New figures released by Shelter show that a child loses their home every eight minutes across the country.
The number of children, enough to fill two double-decker buses every day, from the Generation Homeless report shows that child homelessness is at its highest rate since 2006.
It is estimated at least 135,000 children will be living in temporary accommodation on Christmas Day.
Shelter chief executive Polly Neate said: “The fact 183 children become homeless every day is a scandalous figure and sharp reminder that political promises about tackling homelessness must be turned into real action.
“Day in, day out we see the devastating impact the housing emergency is having on children across the country.
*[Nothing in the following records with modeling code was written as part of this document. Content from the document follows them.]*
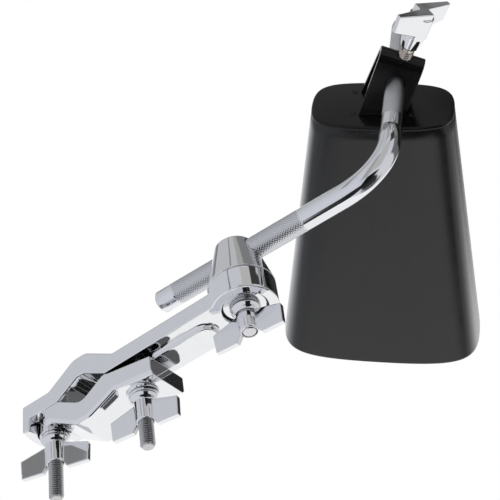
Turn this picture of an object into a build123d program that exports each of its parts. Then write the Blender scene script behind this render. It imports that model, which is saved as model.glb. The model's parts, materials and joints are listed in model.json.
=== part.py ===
# Cowbell on a bent rod with a two-jaw pipe clamp. Millimetres.
# Frame: origin on the axis of the pipe held in the jaws, half way along the jaw width;
# +X along the clamp arm towards the boss, +Y away from the player, +Z up along the jaw bolts.
import os
from math import atan, cos, radians, sin, sqrt, tan

from build123d import *

os.makedirs("parts", exist_ok=True)

# ---- clamp arm and jaws ----
jaw_width = 20.5          # size of both jaws and of the arm along Y
pipe_r = 6.35             # half-inch tube held with the jaws shut
notch_slope = 30.0        # degrees, flats on both sides of the round notch
notch_half = pipe_r / sin(radians(notch_slope))
arm_thick = 7.3
land_left = -32.0         # outer face of the lip
lip_inner = -28.1
lip_drop = 5.8
lip_bulge = 1.8           # the lip's outer face is bowed by this much at mid width
hump_top = 15.7
hump_flat = 3.5           # half length of the top of the hump
hump_foot = 17.5          # where the hump meets the land
rib_half = 5.0            # stiffening rib under the arm
rib_drop = 2.5
rib_start = 31.0
rib_end = 61.5
rib_root = 1.8            # hollow where the rib meets the arm
hump_round = 6.5
hump_foot_round = 3.0
lip_round = 1.2
jaw_gap = 0.25            # air between the shut jaws on the land
jaw_left = -20.5
jaw_land_depth = 7.2
jaw_keel = 15.8           # depth of the middle of the lower jaw
keel_left = -3.2
keel_right = 3.6
keel_rise_left = -17.2    # where the keel's left flank meets the land
jaw_knee = 17.0           # where the keel's right flank meets the flat end
jaw_knee_depth = 10.1
jaw_right = 36.0
jaw_right_top = 4.9       # depth of the right end's upper and lower edges
jaw_right_low = 13.0
jaw_lead_in = 1.1         # the notch's right edge is eased by this much
jaw_round = 6.0           # inner bends of the lower jaw
jaw_corner = 1.8
jaw_edge = 1.2            # eased lower edges of the lower jaw

# ---- bolts ----
bolt_r = 3.0              # M6
bolt_x = 23.6             # both jaw bolts, on either side of the pipe
bolt_end = -36.0          # lower end of the jaw bolts
head_flats = 10.0
head_height = 4.0
bolt_tip = 0.8            # chamfer of the bolts' ends
slip = 0.08               # radial room of a plate that slides along a bolt
turn = 0.05               # radial room of a turning joint
nose_r = 6.3              # round end of the lower jaw about the left bolt
nose_room = 0.7           # air round it in the lip's pocket
pad_face = -11.9          # flat seat on the lower jaw about the right bolt
pad_seat_r = 6.6
pad_high = 4.0

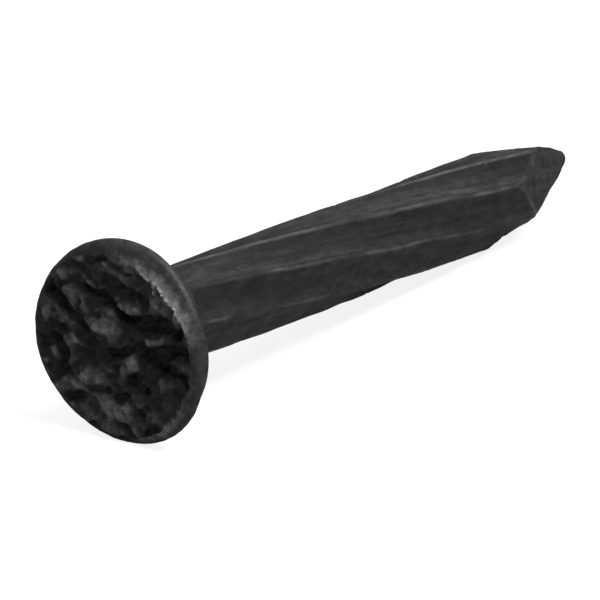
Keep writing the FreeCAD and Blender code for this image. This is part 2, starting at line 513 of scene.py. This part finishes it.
# %% The relief of the striking face
face_up_clock = 61.3        # which way is up on the face, as the lists below see it
face_right_clock = face_up_clock + 90
checker_pitch = 1.3
checker_turn = 30.0
scarp_spacing = 1.15        # the face is torn into overlapping steps, this far apart

# How far each kind of unevenness goes into the face, in millimetres.
checker_depths = (0.05, 0.03)
scarp_depth = 0.09
lump_depth = 0.095
pit_depth = 0.12
grit_depth = 0.021

# How far noise pushes the checker, and the gouges and plateaus, sideways.
checker_bend = 0.30
outline_tear = 0.07

# Each gouge: the places it runs through, in millimetres right and up from the face's
# middle, then its width and its depth.
gouges = (
    (((-2.2, 3.0), (-1.8, 2.3), (-1.45, 1.45), (-1.15, 0.9)), 0.30, 0.26),
    (((-0.5, 2.5), (0.0, 1.95), (0.5, 1.4), (0.75, 0.75), (1.85, 0.45)), 0.26, 0.20),
    (((-2.8, 1.1), (-2.5, 0.6), (-2.65, 0.1), (-2.95, -0.25)), 0.30, 0.24),
    (((-1.6, 2.9), (-0.7, 2.8)), 0.22, 0.14),
    (((-0.5, -0.3), (0.3, -0.45), (1.1, -0.4)), 0.30, 0.20),
    (((1.4, 0.25), (2.35, 0.0), (2.85, -0.55)), 0.40, 0.26),
    (((1.05, -0.9), (2.4, -1.05), (3.1, -1.45)), 0.42, 0.32),
    (((1.25, -1.15), (1.85, -1.75), (2.35, -2.2), (2.6, -2.6)), 0.28, 0.24),
    (((0.0, -1.55), (0.5, -2.05)), 0.30, 0.18),
    (((-3.1, -1.2), (-2.4, -1.5)), 0.26, 0.16),
    (((-1.9, -1.25), (-1.2, -1.5)), 0.24, 0.16),
    (((-1.1, 0.4), (-0.8, -0.3)), 0.45, 0.16),
    (((1.1, 1.65), (1.5, 1.5)), 0.45, 0.16),
)
gouge_deepening = 1.15      # all listed depths are taken this many times
gouge_narrowing = 1.6       # and all listed widths are divided by this

# Each plateau: where its middle is, its half length and half width, the slant of its
# length in degrees, and its height. They are the lumps that the hammer flattened.
plateaus = (
    (-0.45, 0.80, 0.85, 0.30, -24, 0.10),
    (0.20, -1.00, 0.55, 0.33, 10, 0.11),
    (1.15, 0.95, 0.70, 0.22, -38, 0.10),
    (1.80, -0.55, 0.55, 0.20, -14, 0.09),
    (-0.25, 2.45, 0.35, 0.16, -48, 0.08),
    (-1.30, 2.30, 0.30, 0.45, 15, 0.06),
    (-2.05, 0.75, 0.35, 0.30, -50, 0.07),
    (-2.35, -1.05, 0.60, 0.24, -38, 0.08),
    (-1.15, -0.85, 0.45, 0.30, 20, 0.06),
    (1.95, 2.35, 0.40, 0.16, -30, 0.08),
    (-1.35, -2.25, 0.50, 0.35, -30, 0.06),
    (1.30, -2.10, 0.40, 0.35, 0, 0.05),
    (-0.30, 3.60, 0.30, 0.14, -10, 0.07),
    (-2.70, 2.00, 0.30, 0.20, 40, 0.06),
)
print(len(gouges), "gouges and", len(plateaus), "plateaus")

# %% The sum of the relief
def gouge_depth(right, up):
    """Deepest of all gouges at each place: depth * exp(-(distance / width)^2)."""
    deepest = np.zeros_like(right)
    for places, width, depth in gouges:
        for (x0, y0), (x1, y1) in zip(places, places[1:]):
            length_squared = (x1 - x0) ** 2 + (y1 - y0) ** 2
            share = ((right - x0) * (x1 - x0) + (up - y0) * (y1 - y0)) / length_squared
            share = share.clip(0, 1)
            gap = np.hypot(right - x0 - share * (x1 - x0), up - y0 - share * (y1 - y0))
            bell = np.exp(-(gouge_narrowing * gap / width) ** 2)
            deepest = np.maximum(deepest, gouge_deepening * depth * bell)
    return deepest


def swell_height(right, up):
    """Sum of all plateaus at each place: height * flat-topped bell over an ellipse."""
    total = np.zeros_like(right)
    for x0, y0, length, width, slant, height in plateaus:
        lean = math.radians(slant)
        along_it = (right - x0) * math.cos(lean) + (up - y0) * math.sin(lean)
        across_it = (up - y0) * math.cos(lean) - (right - x0) * math.sin(lean)
        total += height * np.exp(-(((along_it / length) ** 2 + (across_it / width) ** 2) ** 2))
    return total


def sawtooth(run):
    """A long even rise, then a quick fall back to 0, once in each scarp spacing."""
    phase = run / scarp_spacing - np.floor(run / scarp_spacing)
    return phase * (1 - ease(0.84, 1.0, phase))


def checker_line(across):
    """1 along each pressed line, one pitch apart, and 0 on the pads between them."""
    pitches = across / checker_pitch
    return ease(0.55, 1.0, 2 * np.abs(pitches - np.floor(pitches) - 0.5))


def pushed(right, up, amount, cell, seed, fade):
    """The same places, each moved to the right and up by a noise times the amount."""
    u, v = right / cell, up / cell
    return (right + amount * layered(u, v, seed, layers=2, fade=fade),
            up + amount * layered(u, v, seed + 4, layers=2, fade=fade))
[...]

They are being uprooted from friends — living in cold, cramped B&Bs and going to bed at night scared by the sound of strangers outside.”
The impact of temporary accommodation such as emergency B&Bs and hostels, where 5,683 homeless families with children currently live, is also a main feature of the research.
The report found that one in 107 children in Britain were homeless and being housed in temporary accommodation.
Nationally, there is an average of five homeless children for every school in the country.
In Scotland alone, a child is estimated to be made homeless every 37 minutes with 14,043 losing their homes in 2018-19.
Meanwhile, in London, one in 24 children are said to be living in temporary accommodation.
Labour’s shadow housing minister John Healey said: “It is shameful that after 10 years of the Conservatives in government, 135,000 children will be without a home this Christmas.
“Rising homelessness is a direct result of decisions made by the Tories: slashing investment in new low-cost homes, refusing to help private renters and making huge cuts to housing benefit and homelessness services.
“A Labour government will end rough sleeping within five years and fix the root causes of rising homelessness with the biggest council and social housing programme since the 1960s, stronger rights for renters and extra funding for homelessness services.”